Geopolitical risks that previously supported prices are fading after President Donald Trump met with Kim Jong Un.

Hedge Funds Pick the Wrong Time to Go Big on Gold as Prices Drop
One Kilogram Gold Bars. (Photographer: Dario Pignatelli/Bloomberg)

(Bloomberg) -- Hedge funds just mistimed their gold bets.

Money managers as of Tuesday pushed their wagers on a bullion rally to the highest in seven weeks. The next day, Federal Reserve policy makers signaled more interest-rate increases this year than earlier projected. Gold ended up posting a weekly loss as the dollar rallied.

Bullion has been stuck in the doldrums for most of this year as the outlook for higher borrowing costs dimmed prospects for the metal, which doesn’t pay interest. Even rising trade tensions between the U.S. and China that sent equities and bond yields tumbling Friday weren’t enough to boost gold’s haven appeal as the metal fell the most in 18 months. Geopolitical risks that previously supported prices are also fading after President Donald Trump met with North Korean leader Kim Jong Un.

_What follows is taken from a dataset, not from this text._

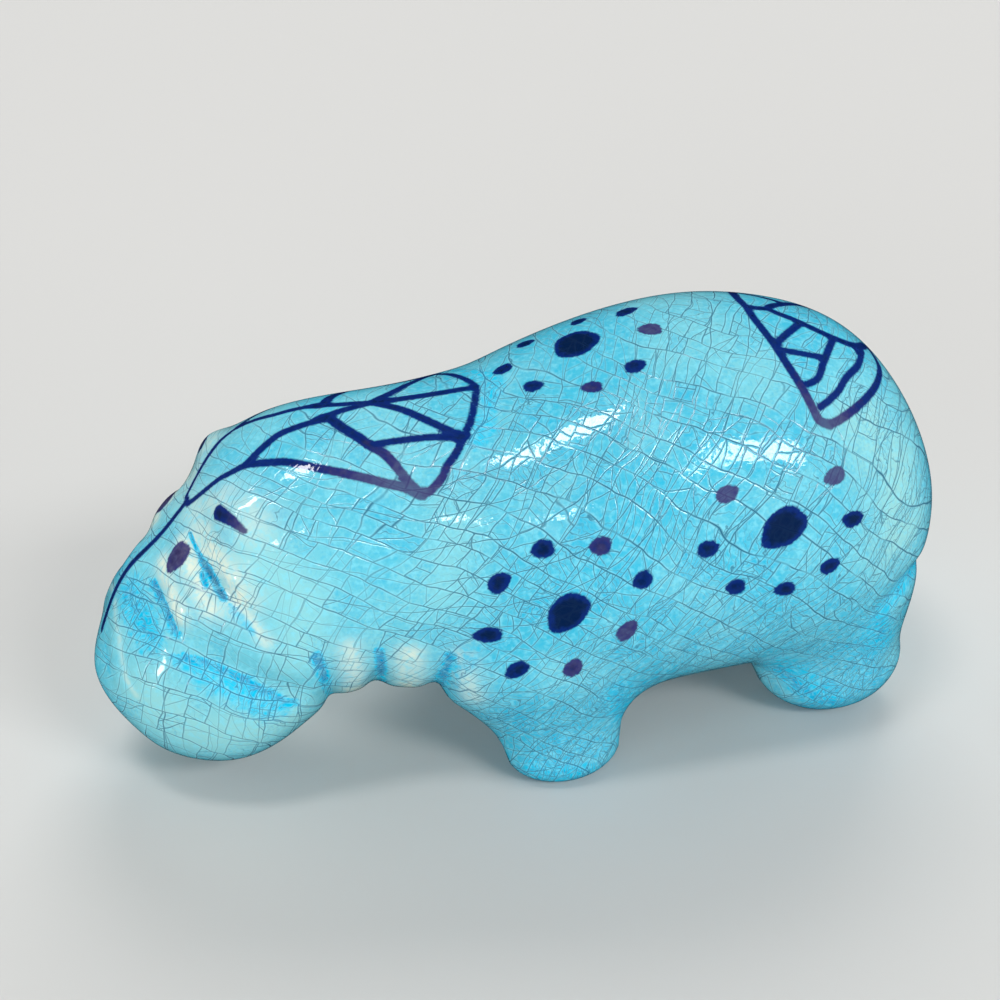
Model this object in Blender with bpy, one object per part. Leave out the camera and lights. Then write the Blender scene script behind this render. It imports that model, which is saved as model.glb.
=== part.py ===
# A hippopotamus of glazed ceramic, after the blue faience figures of the Nile valley.
# It is one hollow casting, glazed all over, and here it is one closed solid.
# The head points to -X, the animal's left side to -Y, and the four soles stand on Z = 0.

import bmesh
import bpy
import numpy as np

MM = 0.001

# The side view, in millimetres. Each station runs from the back of the animal to its belly:
# x and z on the upper outline, x and z on the lower outline, and the half width between them.
LIP = (-99.0, 25.0)
TAIL_END = (101.5, 53.0)
STATIONS = (
    (-96.5, 38.0, -91.5, 13.5, 15.0),   # front of the muzzle
    (-90.0, 52.0, -83.0, 6.0, 23.5),    # nose to chin
    (-79.5, 62.5, -70.0, 3.5, 29.5),    # between eye and nose
    (-67.0, 78.0, -57.0, 8.5, 32.0),    # brow to jaw
    (-51.0, 86.0, -44.0, 17.5, 32.0),   # ears to throat
    (-30.0, 87.5, -27.5, 17.5, 33.0),   # neck
    (-8.5, 89.0, -6.0, 17.5, 39.5),     # shoulder to breast
    (14.5, 96.0, 17.0, 14.0, 44.0),     # over the front legs
    (37.0, 101.0, 42.0, 12.0, 44.0),    # middle of the belly
    (58.0, 99.5, 67.0, 14.5, 43.5),     # haunch
    (78.0, 92.5, 87.0, 18.0, 36.0),     # over the hind legs
    (93.5, 76.0, 96.5, 36.0, 24.0),     # rump
)

# How far the widest part of a section hangs below its middle, as a share of its half height.
SAG = 0.10

# A leg is a round limb from its root in the body to its foot, longer along X than it is wide.
# Its narrowing is the share of its length along X that its width has. Its fillet is how softly
# it runs into the body, in millimetres.
LEGS = {
    "front": {"root": (2.0, 23.0, 32.0), "root_radius": 18.5,
              "foot": (4.5, 29.5, 7.5), "foot_radius": 9.5, "narrowing": 0.68, "fillet": 3.2},
    "hind": {"root": (71.0, 18.0, 33.0), "root_radius": 18.0,
             "foot": (75.0, 18.5, 13.0), "foot_radius": 14.5, "narrowing": 0.78, "fillet": 2.2},
}

# Modelled forms of each side: height above the skin (minus is a hollow), reach, and the line that
# the form follows, as x, distance from the middle plane, and z. It grows from nothing over the
# line's first stretch.
FORMS = {
    "eye lobe": (1.8, 5.0, ((-75, 6, 68), (-79, 13, 61), (-79, 19, 54))),
    "ear lobe": (3.2, 5.5, ((-70, 7, 78), (-67.5, 17, 73.5), (-66.5, 25, 64))),
    "groove behind the eye": (-2.2, 2.0, ((-75.5, 10, 66), (-72.5, 19.5, 63), (-69.5, 25.5, 58.5))),
    "end of that groove": (-0.7, 3.0, ((-69, 26, 58), (-68, 28, 56), (-65, 31, 50))),
    "crease before the eye": (-1.4, 2.5, ((-84.5, 6, 55.5), (-83, 13, 53.5), (-81.5, 19.5, 49))),
    "hollow beside the nose": (-1.6, 6.0, ((-85, 9, 55), (-87, 12, 50), (-87, 15, 44))),
    "rim of the muzzle": (0.9, 2.5, ((-91, 9, 51), (-95, 10, 40), (-94, 14, 33))),
    "mouth": (-2.4, 4.5, ((-83, 21, 48), (-76, 27, 45), (-69, 30.5, 41), (-60, 31, 35))),
    "first neck fold": (-1.9, 3.2, ((-50.5, 31, 48), (-49.5, 28, 31), (-48, 14, 21), (-47, 4, 19))),
    "second neck fold": (-1.8, 2.6, ((-38, 30, 45), (-38, 26, 30), (-37, 13, 19), (-37, 4, 17))),
    "third neck fold": (-2.2, 3.0, ((-20, 36, 46), (-24.5, 30, 29), (-24, 15, 19), (-24, 4, 17))),
    "dip of the nape": (-0.8, 7.0, ((-2, 28, 76), (-6, 14, 87), (-6, 4, 89))),
    "fold under the rump": (-2.2, 3.2, ((74, 40, 38), (87, 33, 42), (96, 20, 42.5))),
}

# Legs and forms see the middle plane as a rounded valley of this radius, so that what the two
# sides share has no crease along the middle.
SOFT_MIDDLE = 4.0

# The skin is worked out on rings of points, then thinned to few flat faces. The rings lie closer
# at the head and the rump: shares of all rings, up to these station numbers.
RING_COUNT = 220
RING_SHARES = (0.0, 0.38, 0.62, 1.0)
RING_PLACES = (0.0, 5.0, 10.0, 13.0)
SIDE_POINTS = 73
ROUGH_STEPS = 60
FINE_STEPS = 16
SEARCH_START = 35.0
SEARCH_GAIN = 0.8
THINNING = 0.14

# The guide block under the floor plane, which cuts the soles flat.
FLOOR_BLOCK = (300.0, 200.0, 40.0)


def closed_spline(knots):
    """A smooth closed curve through evenly numbered knots: a cubic spline with no ends."""
    count = len(knots)
    unit = np.eye(count)
    system = 4 * unit + np.roll(unit, 1, 0) + np.roll(unit, -1, 0)
    bend = np.linalg.solve(system, 6 * (np.roll(knots, 1, 0) - 2 * knots + np.roll(knots, -1, 0)))

    def at(number):
        step = np.floor(number).astype(int)
        part = (number - step)[:, None]
        rest = 1 - part
        here = step % count
        after = (step + 1) % count
        line = rest * knots[here] + part * knots[after]
        return line + ((rest**3 - rest) * bend[here] + (part**3 - part) * bend[after]) / 6

    return at


def body_rays():
    """Start, direction and length of a ray to the plain body, for each ring and point of a ring.

    A ring spans from the upper outline to the lower one, down one side."""
    stations = np.array(STATIONS)
    outline = closed_spline(np.vstack([LIP, stations[:, 0:2], TAIL_END, stations[::-1, 2:4]]))
    widths = np.concatenate([[0], stations[:, 4], [0], -stations[::-1, 4]])
    half_width = closed_spline(widths[:, None])
    share = np.linspace(0, 1, RING_COUNT + 2)[1:-1]
    place = np.interp(share, RING_SHARES, RING_PLACES)
    upper = outline(place)
    lower = outline(len(widths) - place)
    width = half_width(place)
    middle = (upper + lower) / 2
    reach = (upper - lower) / 2
    turn = np.linspace(0, np.pi, SIDE_POINTS)
    rise = np.cos(turn) - SAG * np.sin(turn) ** 2
    side = np.stack([reach[:, 0:1] * rise, width * np.sin(turn), reach[:, 1:2] * rise], axis=-1)
    start = np.stack([middle[:, 0], 0 * middle[:, 0], middle[:, 1]], axis=-1)[:, None, :]
    length = np.linalg.norm(side, axis=-1)
    return start, side / length[..., None], length


def smooth_union(first, second, fillet):
    """The smaller of two distances, with a soft change from one to the other."""
    return -fillet * np.logaddexp(-first / fillet, -second / fillet)


def share_along(points, start, end):
    """How far along the line from start to end each point lies, from 0 to 1."""
    run = end - start
    return np.clip((points - start) @ run / (run @ run), 0, 1)


def leg_distance(points, leg):
    """Distance from the points to a leg, in a space squeezed along X by its narrowing.

    The radius changes from root to foot as a smooth step."""
    squeeze = np.array([leg["narrowing"], 1, 1])
    root = np.array(leg["root"]) * squeeze
    foot = np.array(leg["foot"]) * squeeze
    points = points * squeeze
    share = share_along(points, root, foot)
    axis = root + share[..., None] * (foot - root)
    taper = share**2 * (3 - 2 * share)
    radius = leg["root_radius"] + taper * (leg["foot_radius"] - leg["root_radius"])
    return np.linalg.norm(points - axis, axis=-1) - radius


def form_height(points, form):
    """Height of one modelled form: it falls off as a bell curve away from its line."""
    height, spread, line = form
    line = np.array(line, dtype=float)
    nearest = np.full(points.shape[:-1], np.inf)
    growth = np.ones(points.shape[:-1])
    for start, end in zip(line[:-1], line[1:]):
        share = share_along(points, start, end)
        away = np.sum((points - start - share[..., None] * (end - start)) ** 2, axis=-1)
        first_stretch = np.array_equal(start, line[0])
        growth = np.where(away < nearest, share if first_stretch else 1.0, growth)
        nearest = np.minimum(nearest, away)
    return height * growth * np.exp(-nearest / spread**2)


def skin_points():
    """Rings of points on the whole skin: each ray runs out to where body, legs and forms end.

    It starts outside and steps inwards by the distance that is left to the joined shape. One
    side is worked out and the other mirrors it."""
    start, direction, body_length = body_rays()
    length = body_length + SEARCH_START
    for step in range(ROUGH_STEPS + FINE_STEPS):
        points = start + direction * length[..., None]
        points[..., 1] = np.hypot(points[..., 1], SOFT_MIDDLE)
        gap = length - body_length
        for leg in LEGS.values():
            gap = smooth_union(gap, leg_distance(points, leg), leg["fillet"])
        if step >= ROUGH_STEPS:
            for form in FORMS.values():
                gap = gap - form_height(points, form)
        length = np.maximum(length - SEARCH_GAIN * gap, 0)
    right = start + direction * length[..., None]
    left = right * (1, -1, 1)
    return np.concatenate([left, right[:, -2:0:-1]], axis=1)


def skin_mesh(name):
    """The rings of points, bridged one to the next and closed by a point at the lip and the tail."""
    points = skin_points()
    across = [(points[:, :, axis].min() + points[:, :, axis].max()) / 2 for axis in (0, 1)]
    centre = np.array([across[0], across[1], 0])
    rings = (points - centre) * MM
    bm = bmesh.new()
    loops = []
    for ring in rings:
        corners = [bm.verts.new(corner) for corner in ring]
        loops.append([bm.edges.new(pair) for pair in zip(corners, corners[1:] + corners[:1])])
    for here, after in zip(loops, loops[1:]):
        bmesh.ops.bridge_loops(bm, edges=here + after)
    for loop, end in ((loops[0], LIP), (loops[-1], TAIL_END)):
        cap = bmesh.ops.contextual_create(bm, geom=loop)["faces"]
        poked = bmesh.ops.poke(bm, faces=cap)["verts"][0]
        poked.co = (np.array([end[0], 0, end[1]]) - centre) * MM
    bmesh.ops.recalc_face_normals(bm, faces=bm.faces)
    mesh = bpy.data.meshes.new(name)
    bm.to_mesh(mesh)
    bm.free()
    return mesh


def glaze():
    """The copper blue glaze, clear and glossy."""
    material = bpy.data.materials.new("copper blue glaze")
    material.use_nodes = True
    shader = material.node_tree.nodes["Principled BSDF"]
    shader.inputs["Base Color"].default_value = (0.10, 0.58, 0.76, 1)
    shader.inputs["Roughness"].default_value = 0.08
    shader.inputs["Metallic"].default_value = 0
    return material


def floor_block():
    """A guide block under Z = 0 that cuts the four soles flat."""
    bpy.ops.mesh.primitive_cube_add(size=1)
    block = bpy.context.object
    block.name = "floor guide"
    block.scale = [size * MM for size in FLOOR_BLOCK]
    block.location = (0, 0, -FLOOR_BLOCK[2] / 2 * MM)
    block.hide_render = True
    block.display_type = "WIRE"
    return block


def build_hippo():
    """The hippo: the skin, thinned evenly on both sides, with its soles cut flat."""
    hippo = bpy.data.objects.new("hippo", skin_mesh("hippo"))
    bpy.context.collection.objects.link(hippo)
    hippo.data.materials.append(glaze())
    hippo.data.shade_smooth()
    thin = hippo.modifiers.new("few faces", "DECIMATE")
    thin.ratio = THINNING
    thin.use_symmetry = True
    thin.symmetry_axis = "Y"
    soles = hippo.modifiers.new("flat soles", "BOOLEAN")
    soles.operation = "DIFFERENCE"
    soles.solver = "EXACT"
    soles.object = floor_block()
    return hippo


for leftover in list(bpy.data.objects):
    bpy.data.objects.remove(leftover)

build_hippo()
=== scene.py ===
# A hippopotamus of slip cast ceramic under a copper blue crackle glaze, painted with river plants
# and dots. It is one piece, so the file follows it as a potter does: the view that it is judged
# from, the casting, the brushwork, the glaze, and last the table and the light.

import bpy
import numpy as np
from mathutils import Matrix, Vector


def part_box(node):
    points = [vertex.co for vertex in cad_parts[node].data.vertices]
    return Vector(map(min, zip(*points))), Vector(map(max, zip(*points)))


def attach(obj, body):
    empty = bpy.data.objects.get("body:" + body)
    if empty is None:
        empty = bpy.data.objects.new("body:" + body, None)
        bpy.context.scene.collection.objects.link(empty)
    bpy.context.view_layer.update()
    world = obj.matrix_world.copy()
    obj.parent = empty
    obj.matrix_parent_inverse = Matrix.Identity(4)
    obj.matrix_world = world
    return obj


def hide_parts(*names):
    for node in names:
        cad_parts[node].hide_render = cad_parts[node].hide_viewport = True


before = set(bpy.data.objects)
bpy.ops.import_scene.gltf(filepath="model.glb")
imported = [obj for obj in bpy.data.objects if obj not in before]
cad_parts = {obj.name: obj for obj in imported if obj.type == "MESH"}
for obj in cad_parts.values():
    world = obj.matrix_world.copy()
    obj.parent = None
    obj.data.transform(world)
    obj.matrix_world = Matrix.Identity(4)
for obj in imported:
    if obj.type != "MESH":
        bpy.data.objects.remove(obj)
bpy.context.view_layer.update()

# The camera
# It stands before the left shoulder and looks down on the back, through a long lens. The
# brushwork is placed through it, from pixels of the photograph.

# Angles in degrees, distances in metres, and the lens and its sensor in millimetres
PHOTO_PIXELS = 1000
VIEW_AZIMUTH = -14.5
VIEW_ELEVATION = 32.0
VIEW_DISTANCE = 0.450
VIEW_AIM = np.array([-0.0041, 0.0, 0.0575])
LENS = 69.66
SENSOR = 36.0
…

“We have been cautious about gold just because we still see a stronger dollar and the Fed raising rates as headwinds,” said Rob Haworth, a Seattle-based senior investment strategist at U.S. Bank Wealth Management, which oversees $154 billion.

Fund Wagers

In the week ended June 12, money managers boosted their net-long position, or the difference between bets on a price increase and wagers on a decline, by 11 percent to 64,572 futures and options, according to U.S. Commodity Futures Trading Commission data released Friday.

Hedge Funds Pick the Wrong Time to Go Big on Gold as Prices Drop

Long-only wagers climbed 3.9 percent. The short holdings fell 4.7 percent in a fourth straight decline, the longest slide since September.

Gold for August delivery slid 1.9 percent in the week ended Friday to $1,278.50 an ounce on the Comex, the second decline in three weeks. Prices rebounded Monday, rising 0.3 percent to $1,282.90 an ounce at 9:55 a.m. in New York.

Some of metal’s most loyal investors have been in exchange-traded funds, but there are signs that they’re starting to throw in the towel. Holdings in iShares Gold Trust, the second-largest bullion-backed ETF, shrank by about half a million ounces in the past five weeks. That’s a stark reversal in sentiment seen just a month ago, when assets in the fund climbed a record, even as prices of the metal were tumbling.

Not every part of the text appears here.